While it seems like the whole world is moving to the cloud for all IT applications, there are good reasons to choose the on-premises approach when it comes to IoT. Unlike previous computing paradigms, this mixed environment will not be about where generalized computing takes place. Edge computing in an IoT world will address device- and application-specific processing. General computing will still reside in a centralized environment.

IoT strategy: Lessons for leaders

  • When considering where computing should be placed, think of the location that best serves the IoT device’s specific functionality.
  • Every IoT device—no matter how remote, smart, or fast-responding—will need centralized computing to provide backup and restore.
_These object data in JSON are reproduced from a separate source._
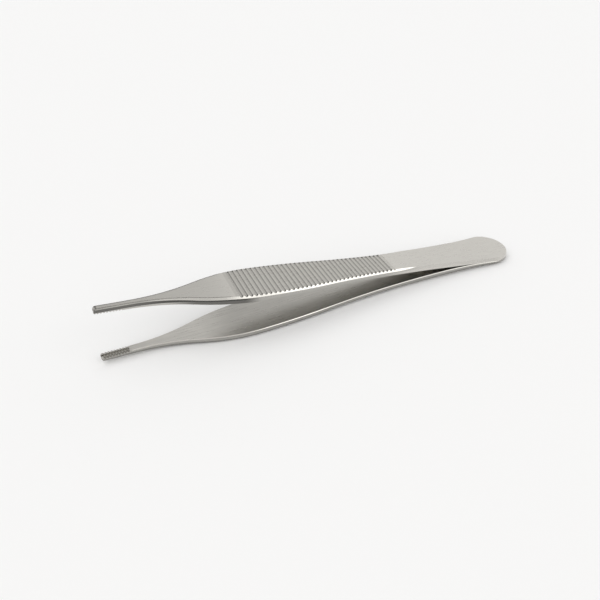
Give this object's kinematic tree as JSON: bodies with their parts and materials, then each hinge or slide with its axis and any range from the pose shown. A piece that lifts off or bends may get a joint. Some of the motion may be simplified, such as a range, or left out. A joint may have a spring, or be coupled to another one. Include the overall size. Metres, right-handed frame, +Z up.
{
  "type": "thumb forceps",
  "caption": "Flat spring-arm thumb forceps with cross-grooved grips, slim necks and toothed tips, its arms joined at a round butt, lying on one arm.",
  "frame": {"origin": "centre of the object's box, on the surface that it lies on", "axes": "X along the length with the tips towards -X and the butt towards +X, Y across the width of the arms, +Z up, from the arm that it lies on to the other"},
  "size_m": [0.1202, 0.0132, 0.0166],
  "materials": {
    "satin_steel": "satin stainless steel, brushed lightly lengthwise, with bright bevels"
  },
  "bodies": {
    "root": {"upper_arm": "satin_steel", "lower_arm": "satin_steel"}
  },
  "joints": []
}
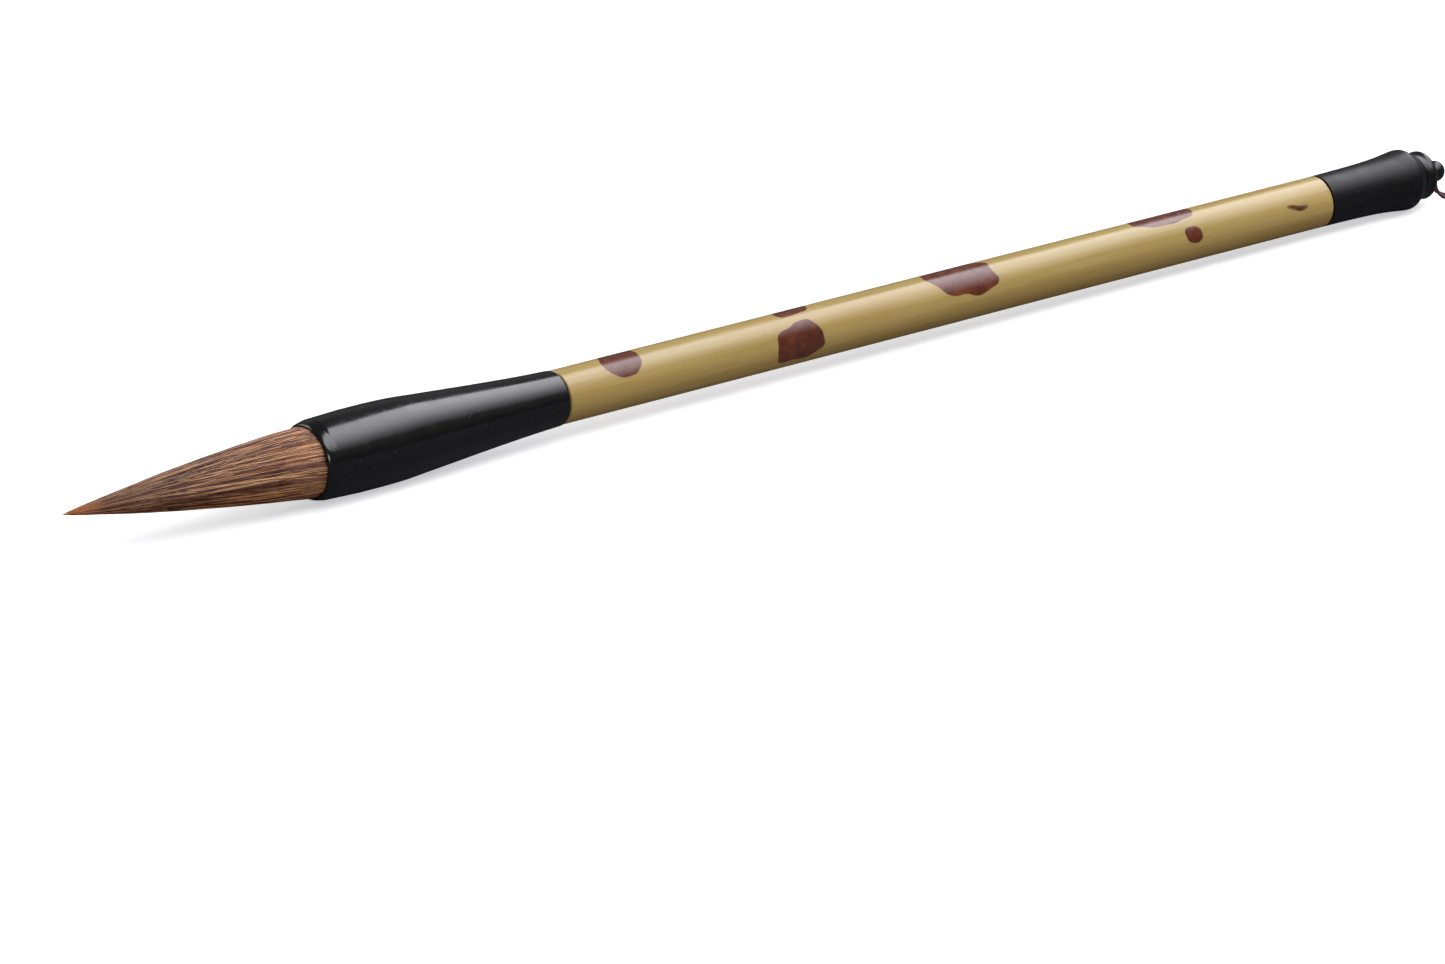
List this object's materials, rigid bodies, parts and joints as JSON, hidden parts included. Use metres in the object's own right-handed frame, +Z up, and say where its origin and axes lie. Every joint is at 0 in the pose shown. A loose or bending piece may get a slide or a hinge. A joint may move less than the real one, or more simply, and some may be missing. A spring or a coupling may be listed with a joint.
{
  "type": "calligraphy brush",
  "caption": "Large round calligraphy brush with a pointed brown hair tuft, black horn ferrule, spotted bamboo handle, flared tail cap and a hanging cord.",
  "frame": {"origin": "on the table, under the middle of the brush's length (hair point to end of the ball) and on its axis plane", "axes": "+X along the shaft from the hair point towards the hanging loop, +Z up from the table"},
  "size_m": [0.3477, 0.0197, 0.0142],
  "materials": {
    "horn": "black polished horn, faint dust scratches, worn at the rims",
    "bamboo": "yellow bamboo rind under clear lacquer, with dark red-brown blotches",
    "dowel_wood": "plain turned wood",
    "hair": "straight glossy brown animal hair, amber at the point",
    "inner_hair": "packed brown hair",
    "thread": "waxed natural thread",
    "rosin": "dark amber resin",
    "silk_cord": "dark maroon twisted silk"
  },
  "bodies": {
    "shaft": {"ferrule": "horn", "hair_root": "inner_hair", "root_thread": "thread", "root_seal": "rosin", "front_dowel": "dowel_wood", "handle_tube": "bamboo", "rear_dowel": "dowel_wood", "tail_cap": "horn", "finial": "horn", "hanging_loop": "silk_cord"},
    "tuft": {"cover_hair": "hair", "padding_hair": "inner_hair", "core_hair": "inner_hair"}
  },
  "joints": [
    {"name": "tuft_bend", "type": "hinge", "parent": "shaft", "child": "tuft", "pos_m": [-0.10696, 0, 0.00718], "axis": [0, 0, 1], "range_deg": [-35, 35], "stiffness_Nm_per_rad": 0.02}
  ]
}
This means cloud computing will be a critical part of IoT.
  • The data that IoT devices throw off can be analyzed to optimize operations or prevent malfunctions.
  • The choice of where to locate the back-end processing for IoT applications implies a trade-off between ease of implementation and user control. It's usually hard to reverse that initial deployment decision, so make your decision with full information and awareness of downstream implications.